Para ser verdadero cristiano, se requiere ser “el hijo menor” de la parábola. Pero, ¡qué difícil ser el hijo menor!, pues, la tentación es ser el hijo mayor y preferido. Si no somos el hijo menor, no podremos entrar. El padre está ansioso por la vuelta de su hijo menor. El hijo menor, aunque arrastrándose entró directo a la casa del Padre. En cambio, el hijo mayor se quedó afuera protestando, recriminando al Padre porque era misericordioso; el hijo mayor no quiere que Dios tenga misericordia; estando tan cerca de Dios se queda afuera y no entra a la casa del Padre. Sólo el hijo menor puede hablar de misericordia, porque la ha experimentado, la ha recibido, la ha vivido. «De lo que brota del corazón hablan los labios».
Si hay una exigencia y una necesidad para el católico en el mundo actual es «la misericordia». Yo pienso que esta debe ser nuestra única tarea. Nuestra acción debe salir de la experiencia profunda de la Misericordia de Dios en nuestra vida, Amor de Dios prodigado en abundancia cuando nos reconocemos lo que realmente somos: hijo menor, pobres siervos, pecadores, y abrimos el corazón al gran Amor del Padre.
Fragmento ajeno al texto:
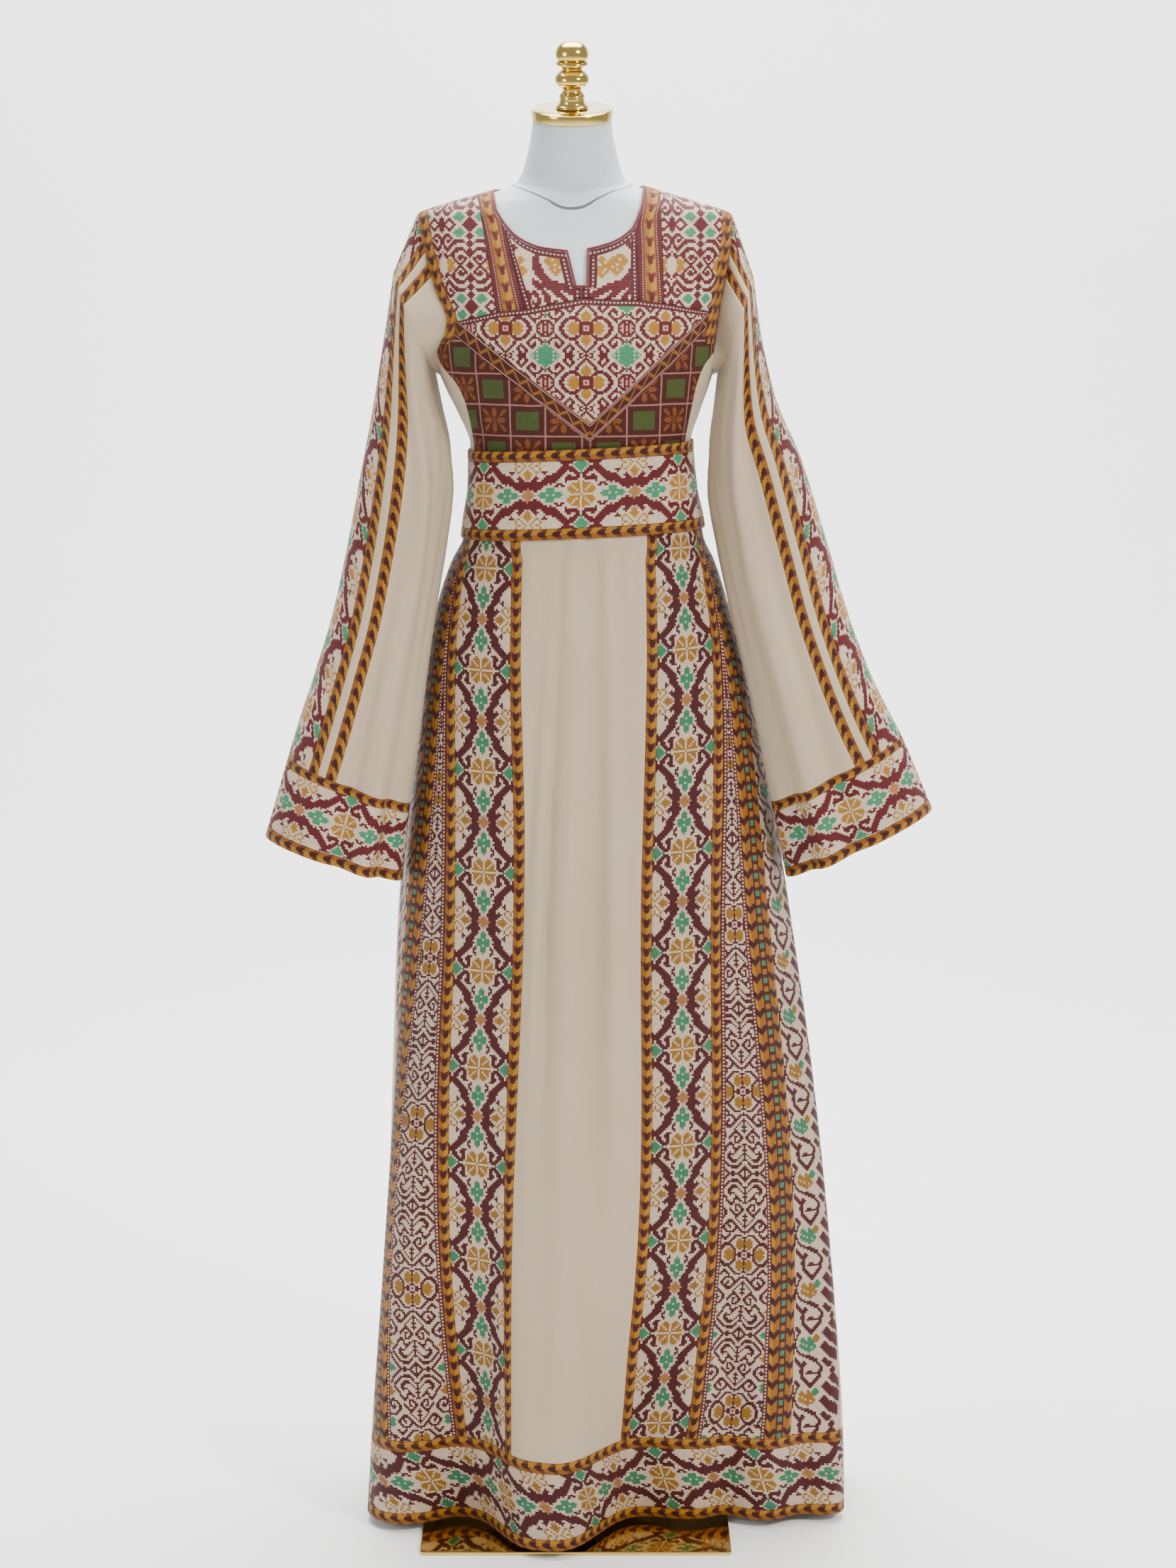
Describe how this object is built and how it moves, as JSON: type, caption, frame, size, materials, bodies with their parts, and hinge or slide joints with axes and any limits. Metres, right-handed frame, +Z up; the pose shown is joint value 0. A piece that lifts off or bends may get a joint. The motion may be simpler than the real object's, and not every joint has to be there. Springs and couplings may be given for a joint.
{
  "type": "embroidered thobe robe on a dress form",
  "caption": "Full-length cream thobe robe with dark red, gold and green cross-stitch bands, bell sleeves and a sash belt, on a white limbless dress form with a brass stand.",
  "frame": {"origin": "on the floor, under the middle of the base plate", "axes": "+Z up, +X to the right as seen from the front, the front faces -Y"},
  "size_m": [0.7511, 0.3737, 1.6907],
  "materials": {
    "cream_cloth": "plain woven cloth with a slight satin sheen",
    "gold_stripe": "gold and dark red cross-stitch",
    "red_embroidery": "dark red, gold and green cross-stitch on cream",
    "lace_embroidery": "fine dark red scroll cross-stitch on cream",
    "brown_embroidery": "dense brown, ochre and olive cross-stitch",
    "binding": "dark red binding",
    "form_cover": "smooth white jersey cover",
    "brass": "polished"
  },
  "bodies": {
    "root": {"armhole_border_left": "gold_stripe", "armhole_border_right": "gold_stripe", "base_plate": "brass", "belt_band": "red_embroidery", "belt_border_lower": "gold_stripe", "belt_border_upper": "gold_stripe", "bodice_back": "cream_cloth", "bodice_side_left": "cream_cloth", "bodice_side_right": "cream_cloth", "cuff_band_left": "red_embroidery", "cuff_band_right": "red_embroidery", "cuff_border_lower_left": "gold_stripe", "cuff_border_lower_right": "gold_stripe", "cuff_border_upper_left": "gold_stripe", "cuff_border_upper_right": "gold_stripe", "finial": "brass", "form_torso": "form_cover", "hem_band": "red_embroidery", "hem_border_lower": "gold_stripe", "hem_border_upper": "gold_stripe", "lower_chest_left": "brown_embroidery", "lower_chest_right": "brown_embroidery", "neck_binding": "binding", "neck_cap": "brass", "neck_stripe_left": "gold_stripe", "neck_stripe_right": "gold_stripe", "neck_yoke_left": "red_embroidery", "neck_yoke_right": "red_embroidery", "pole": "brass", "pole_flange": "brass", "shoulder_panel_left": "lace_embroidery", "shoulder_panel_right": "lace_embroidery", "skirt_back": "cream_cloth", "skirt_band_left": "red_embroidery", "skirt_band_right": "red_embroidery", "skirt_centre": "cream_cloth", "skirt_inner_stripe_left": "gold_stripe", "skirt_inner_stripe_right": "gold_stripe", "skirt_lace_gore_left": "lace_embroidery", "skirt_lace_gore_right": "lace_embroidery", "skirt_outer_stripe_left": "gold_stripe", "skirt_outer_stripe_right": "gold_stripe", "skirt_tile_band_left": "gold_stripe", "skirt_tile_band_right": "gold_stripe", "skirt_vine_band_left": "lace_embroidery", "skirt_vine_band_right": "lace_embroidery", "sleeve_band_left": "red_embroidery", "sleeve_band_right": "red_embroidery", "sleeve_cloth_left": "cream_cloth", "sleeve_cloth_right": "cream_cloth", "sleeve_inner_stripe_left": "gold_stripe", "sleeve_inner_stripe_right": "gold_stripe", "sleeve_outer_stripe_left": "gold_stripe", "sleeve_outer_stripe_right": "gold_stripe", "sleeve_plain_strip_left": "cream_cloth", "sleeve_plain_strip_right": "cream_cloth", "v_border_left": "brown_embroidery", "v_border_right": "brown_embroidery", "v_yoke": "lace_embroidery"}
  },
  "joints": []
}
La llave de entrada a la casa del Padre es sólo la Misericordia del Padre. Esa Misericordia que estamos obligados a prodigar también a nuestro próximo y que reafirmamos cuando rezamos el Padrenuestro: «perdona nuestras deudas porque yo también perdono a los que me ofenden». Atrevámonos a dar el primer paso: abramos nuestra vida al Amor misericordioso de Dios.